On Monday, Jan. 6, WWE “Raw” will premiere on Netflix. It was around this time in 2024 when Netflix announced it had reached an agreement with WWE worth more than $5 billion to stream “Raw,” as well as other WWE programming, over the next 10 years in the U.S. and other countries.
Each company is looking for this partnership to help grow their respective businesses. Netflix, which boasts more than 283 million paid memberships, is leaning more and more into its live sports offerings.
The streaming service is hoping WWE can suplex it into the next era, by capitalizing on the streaming service’s recent successes. In November 2024, Netflix presented the boxing spectacle between former heavyweight champion Mike Tyson and YouTuber-turned-fighter Jake Paul. The streaming giant said the event garnered 65 million concurrent streams, making it the most-streamed sporting event ever.

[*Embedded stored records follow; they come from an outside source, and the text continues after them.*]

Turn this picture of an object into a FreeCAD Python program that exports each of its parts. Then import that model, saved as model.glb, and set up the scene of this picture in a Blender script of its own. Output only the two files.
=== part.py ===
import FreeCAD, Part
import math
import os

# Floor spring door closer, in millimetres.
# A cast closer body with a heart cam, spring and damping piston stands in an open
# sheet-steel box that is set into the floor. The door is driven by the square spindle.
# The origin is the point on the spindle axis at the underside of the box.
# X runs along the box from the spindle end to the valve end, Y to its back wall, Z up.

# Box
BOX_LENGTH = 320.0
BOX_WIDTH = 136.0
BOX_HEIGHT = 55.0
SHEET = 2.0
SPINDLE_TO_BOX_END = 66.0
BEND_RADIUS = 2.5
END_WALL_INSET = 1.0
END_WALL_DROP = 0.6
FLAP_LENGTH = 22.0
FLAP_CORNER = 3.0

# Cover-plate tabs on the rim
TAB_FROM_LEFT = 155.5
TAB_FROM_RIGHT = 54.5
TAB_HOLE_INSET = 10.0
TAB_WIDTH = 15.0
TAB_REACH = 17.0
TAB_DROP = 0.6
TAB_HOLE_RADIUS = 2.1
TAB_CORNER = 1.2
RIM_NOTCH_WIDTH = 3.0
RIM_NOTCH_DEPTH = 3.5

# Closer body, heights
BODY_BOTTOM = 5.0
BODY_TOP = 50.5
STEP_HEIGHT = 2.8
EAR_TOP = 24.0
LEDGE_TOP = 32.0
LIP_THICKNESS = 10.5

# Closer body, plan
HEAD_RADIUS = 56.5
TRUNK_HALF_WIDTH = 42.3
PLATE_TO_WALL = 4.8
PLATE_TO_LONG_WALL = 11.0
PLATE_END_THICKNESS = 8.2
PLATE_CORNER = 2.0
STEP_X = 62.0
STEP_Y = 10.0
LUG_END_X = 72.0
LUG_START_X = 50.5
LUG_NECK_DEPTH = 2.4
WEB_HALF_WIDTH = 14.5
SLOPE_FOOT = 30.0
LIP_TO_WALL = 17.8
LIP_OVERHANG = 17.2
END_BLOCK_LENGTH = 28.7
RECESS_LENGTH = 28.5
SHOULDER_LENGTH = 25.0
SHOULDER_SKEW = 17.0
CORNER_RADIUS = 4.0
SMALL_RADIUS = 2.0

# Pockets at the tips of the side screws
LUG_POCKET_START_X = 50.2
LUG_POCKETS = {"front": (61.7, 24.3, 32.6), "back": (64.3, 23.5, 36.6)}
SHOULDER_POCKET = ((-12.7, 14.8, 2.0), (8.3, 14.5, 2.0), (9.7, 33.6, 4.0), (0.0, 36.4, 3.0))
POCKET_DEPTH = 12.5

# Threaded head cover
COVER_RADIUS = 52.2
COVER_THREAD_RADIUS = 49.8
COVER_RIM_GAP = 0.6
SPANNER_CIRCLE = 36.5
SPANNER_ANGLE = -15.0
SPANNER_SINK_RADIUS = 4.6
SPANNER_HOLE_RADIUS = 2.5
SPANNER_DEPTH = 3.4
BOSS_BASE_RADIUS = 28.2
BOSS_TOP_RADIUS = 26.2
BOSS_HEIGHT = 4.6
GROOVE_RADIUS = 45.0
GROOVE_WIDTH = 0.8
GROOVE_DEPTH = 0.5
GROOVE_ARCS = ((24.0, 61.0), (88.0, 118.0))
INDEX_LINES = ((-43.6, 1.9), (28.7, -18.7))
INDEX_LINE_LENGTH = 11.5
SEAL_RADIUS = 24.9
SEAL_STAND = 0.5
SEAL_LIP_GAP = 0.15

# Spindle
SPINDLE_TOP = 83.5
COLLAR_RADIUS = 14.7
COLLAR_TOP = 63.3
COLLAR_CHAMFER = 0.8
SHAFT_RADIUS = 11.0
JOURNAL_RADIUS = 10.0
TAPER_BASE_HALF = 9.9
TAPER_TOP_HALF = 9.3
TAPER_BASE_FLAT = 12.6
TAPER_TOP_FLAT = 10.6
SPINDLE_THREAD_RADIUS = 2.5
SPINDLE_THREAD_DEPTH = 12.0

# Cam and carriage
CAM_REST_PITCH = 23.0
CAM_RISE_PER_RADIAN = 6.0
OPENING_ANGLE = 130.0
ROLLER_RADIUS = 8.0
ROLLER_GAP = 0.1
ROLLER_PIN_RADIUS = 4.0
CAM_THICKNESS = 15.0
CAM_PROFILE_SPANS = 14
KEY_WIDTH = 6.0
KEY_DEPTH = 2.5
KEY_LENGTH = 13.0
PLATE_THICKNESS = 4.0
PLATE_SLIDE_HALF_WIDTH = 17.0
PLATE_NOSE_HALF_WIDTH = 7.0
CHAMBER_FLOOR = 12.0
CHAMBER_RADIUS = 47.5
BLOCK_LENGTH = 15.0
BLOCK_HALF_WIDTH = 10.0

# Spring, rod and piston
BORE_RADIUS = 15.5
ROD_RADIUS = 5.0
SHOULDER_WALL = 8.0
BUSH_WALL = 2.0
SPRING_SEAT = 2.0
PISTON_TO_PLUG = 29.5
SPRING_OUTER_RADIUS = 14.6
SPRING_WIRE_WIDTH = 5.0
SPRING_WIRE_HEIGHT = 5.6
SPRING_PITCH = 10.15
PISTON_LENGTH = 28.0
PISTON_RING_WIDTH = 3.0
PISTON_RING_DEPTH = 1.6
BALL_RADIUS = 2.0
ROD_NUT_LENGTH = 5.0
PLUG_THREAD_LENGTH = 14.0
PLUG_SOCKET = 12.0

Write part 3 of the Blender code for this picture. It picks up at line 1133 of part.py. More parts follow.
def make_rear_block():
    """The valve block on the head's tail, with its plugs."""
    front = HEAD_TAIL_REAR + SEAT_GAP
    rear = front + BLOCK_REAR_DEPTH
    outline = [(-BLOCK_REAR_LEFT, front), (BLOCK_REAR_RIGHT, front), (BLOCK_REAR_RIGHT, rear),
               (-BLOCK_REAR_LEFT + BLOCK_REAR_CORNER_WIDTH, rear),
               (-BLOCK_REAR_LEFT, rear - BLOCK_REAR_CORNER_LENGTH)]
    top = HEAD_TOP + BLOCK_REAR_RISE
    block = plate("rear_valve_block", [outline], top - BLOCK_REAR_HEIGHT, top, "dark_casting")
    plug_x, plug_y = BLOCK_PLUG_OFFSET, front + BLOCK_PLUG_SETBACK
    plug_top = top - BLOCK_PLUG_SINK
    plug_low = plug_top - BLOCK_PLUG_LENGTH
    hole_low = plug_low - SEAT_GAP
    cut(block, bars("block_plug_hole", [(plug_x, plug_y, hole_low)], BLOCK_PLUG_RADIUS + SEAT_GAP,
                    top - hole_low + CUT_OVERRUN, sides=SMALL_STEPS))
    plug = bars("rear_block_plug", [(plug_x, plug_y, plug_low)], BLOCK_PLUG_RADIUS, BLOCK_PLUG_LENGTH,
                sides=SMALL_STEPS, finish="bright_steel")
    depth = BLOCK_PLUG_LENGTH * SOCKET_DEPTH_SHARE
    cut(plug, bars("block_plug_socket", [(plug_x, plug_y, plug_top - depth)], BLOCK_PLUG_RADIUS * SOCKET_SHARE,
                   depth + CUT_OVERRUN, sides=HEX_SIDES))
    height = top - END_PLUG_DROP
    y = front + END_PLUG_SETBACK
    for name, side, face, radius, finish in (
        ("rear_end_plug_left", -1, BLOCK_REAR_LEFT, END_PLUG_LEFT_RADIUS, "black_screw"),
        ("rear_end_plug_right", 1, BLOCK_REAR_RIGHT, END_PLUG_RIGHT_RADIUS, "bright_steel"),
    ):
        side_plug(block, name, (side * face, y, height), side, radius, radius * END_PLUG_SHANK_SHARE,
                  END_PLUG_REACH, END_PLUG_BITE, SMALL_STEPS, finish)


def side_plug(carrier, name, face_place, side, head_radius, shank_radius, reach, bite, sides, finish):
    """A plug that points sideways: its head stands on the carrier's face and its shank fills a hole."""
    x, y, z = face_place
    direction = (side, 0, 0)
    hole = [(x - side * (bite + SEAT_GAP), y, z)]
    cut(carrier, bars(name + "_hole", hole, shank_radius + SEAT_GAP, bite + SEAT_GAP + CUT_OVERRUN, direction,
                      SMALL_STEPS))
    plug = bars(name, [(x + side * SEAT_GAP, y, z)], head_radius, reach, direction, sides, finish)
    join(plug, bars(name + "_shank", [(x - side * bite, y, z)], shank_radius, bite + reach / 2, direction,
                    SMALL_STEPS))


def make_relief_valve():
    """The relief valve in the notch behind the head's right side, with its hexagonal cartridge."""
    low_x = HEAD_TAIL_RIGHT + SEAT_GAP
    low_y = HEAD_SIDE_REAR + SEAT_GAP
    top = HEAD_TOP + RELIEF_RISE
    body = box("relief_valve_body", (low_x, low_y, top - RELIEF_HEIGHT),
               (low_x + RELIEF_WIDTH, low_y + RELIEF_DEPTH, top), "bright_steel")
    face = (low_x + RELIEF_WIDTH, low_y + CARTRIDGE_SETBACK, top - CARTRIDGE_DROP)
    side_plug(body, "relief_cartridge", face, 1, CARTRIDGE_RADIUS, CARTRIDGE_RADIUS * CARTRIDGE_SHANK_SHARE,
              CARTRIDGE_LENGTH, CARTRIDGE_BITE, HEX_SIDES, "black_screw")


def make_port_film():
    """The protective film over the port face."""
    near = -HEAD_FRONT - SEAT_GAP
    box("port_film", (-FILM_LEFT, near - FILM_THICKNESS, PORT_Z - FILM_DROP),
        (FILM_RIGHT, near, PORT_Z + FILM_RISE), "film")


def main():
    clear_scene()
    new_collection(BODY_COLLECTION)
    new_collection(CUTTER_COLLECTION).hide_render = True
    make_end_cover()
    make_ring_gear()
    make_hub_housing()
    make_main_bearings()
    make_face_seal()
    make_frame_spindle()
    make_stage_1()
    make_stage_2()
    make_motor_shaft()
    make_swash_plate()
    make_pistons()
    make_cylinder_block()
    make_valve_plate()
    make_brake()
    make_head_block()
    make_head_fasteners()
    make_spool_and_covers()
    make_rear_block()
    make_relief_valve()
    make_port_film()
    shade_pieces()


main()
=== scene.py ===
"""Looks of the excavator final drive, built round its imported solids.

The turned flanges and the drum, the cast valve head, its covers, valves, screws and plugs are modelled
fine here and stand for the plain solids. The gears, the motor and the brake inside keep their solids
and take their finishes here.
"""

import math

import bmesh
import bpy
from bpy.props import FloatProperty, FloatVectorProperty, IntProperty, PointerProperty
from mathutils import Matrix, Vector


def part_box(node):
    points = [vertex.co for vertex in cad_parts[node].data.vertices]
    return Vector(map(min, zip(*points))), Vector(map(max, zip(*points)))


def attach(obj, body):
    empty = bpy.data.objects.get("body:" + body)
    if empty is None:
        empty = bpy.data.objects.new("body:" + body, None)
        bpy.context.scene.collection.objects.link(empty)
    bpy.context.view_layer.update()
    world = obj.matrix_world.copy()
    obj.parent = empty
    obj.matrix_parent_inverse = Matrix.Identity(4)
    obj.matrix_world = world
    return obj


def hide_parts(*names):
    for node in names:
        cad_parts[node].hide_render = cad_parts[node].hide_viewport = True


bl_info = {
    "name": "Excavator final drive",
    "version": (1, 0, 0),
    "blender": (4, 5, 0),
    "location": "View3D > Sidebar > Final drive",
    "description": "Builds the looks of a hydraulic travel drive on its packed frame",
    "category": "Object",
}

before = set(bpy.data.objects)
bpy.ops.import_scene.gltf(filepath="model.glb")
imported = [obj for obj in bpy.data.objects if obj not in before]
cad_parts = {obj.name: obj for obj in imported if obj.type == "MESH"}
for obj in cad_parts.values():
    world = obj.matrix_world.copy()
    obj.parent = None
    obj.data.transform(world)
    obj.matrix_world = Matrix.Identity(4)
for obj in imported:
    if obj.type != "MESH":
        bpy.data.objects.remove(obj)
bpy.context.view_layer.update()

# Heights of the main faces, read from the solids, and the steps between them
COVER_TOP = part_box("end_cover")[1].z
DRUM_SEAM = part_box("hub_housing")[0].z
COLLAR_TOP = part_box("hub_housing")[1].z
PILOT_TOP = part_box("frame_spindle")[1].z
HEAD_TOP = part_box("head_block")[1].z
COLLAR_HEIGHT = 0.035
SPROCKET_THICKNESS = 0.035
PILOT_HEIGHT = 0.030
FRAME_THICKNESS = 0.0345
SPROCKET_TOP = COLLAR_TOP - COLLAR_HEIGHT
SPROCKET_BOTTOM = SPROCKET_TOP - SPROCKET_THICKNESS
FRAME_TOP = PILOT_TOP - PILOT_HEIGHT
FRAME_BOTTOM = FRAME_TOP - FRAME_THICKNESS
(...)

Then, a little over a month later, Netflix showcased its first NFL games as part of a three-year deal. It was a Christmas Day doubleheader, with each game averaging 30 million global viewers. Netflix said they were the most-streamed NFL games in U.S. history.
Now, after more than 30 years since its premiere episode, WWE is taking “Raw” off cable TV and onto streaming. One main reason is Netflix’s global reach.
According to research firm Lightshed Partners, the sports entertainment series averages more than 1.7 million viewers in the U.S.
WWE wants more as it looks to the future.
“The future is incredibly bright,” Paul “Triple H” Levesque, WWE’s chief content officer, said at a Netflix kickoff event last month. “And now, with the biggest streaming service in the world as our partner, we can become bigger than we have ever been before. On Jan. 6, it’s not just the launch of ‘Raw’ on Netflix, it is a new launch of WWE worldwide.”
WWE has been holding more and more global premium live events in the past year since becoming part of TKO Holdings, a company which also includes the UFC. WWE is now looking to tap even more into the international market, something Netflix is very familiar with.
Netflix said the Tyson-Paul boxing match was its No. 1 title in 78 different countries the week it aired, including Australia, India, Italy, Mexico and the U.K. And fans from 218 countries and territories tuned in for at least one of the NFL games, ranking them No. 1 and No. 2 on the global top 10 during Christmas week.
But in the end, it comes down to the product. The WWE is stacking the Netflix premiere as if it is one of its pillar events, like WrestleMania.
The debut episode will feature a returning John Cena beginning his farewell tour, as well as some of the biggest names in the sport: WWE Champion Cody Rhodes, Roman Reigns, C.M. Punk, Seth Rollins, Rhea Rhipley and Liv Morgan.
On Sunday, Jan. 5, The Rock confirmed he will be at Monday’s show in Los Angeles, saying he’s coming “back home” to WWE to “make history on Netflix and begin a new and exciting era.”
While viewers complained of glitches during the Tyson-Paul match, Netflix saw fewer complaints during the NFL games. Now the streaming service will face a new challenge, not only successfully streaming a three-hour WWE show Monday, but repeating that task every single Monday night of the year.
Wrestling fans , new and old, tuning in to watch WWE on Netflix, will be hoping they see a squared circle and not a spinning one.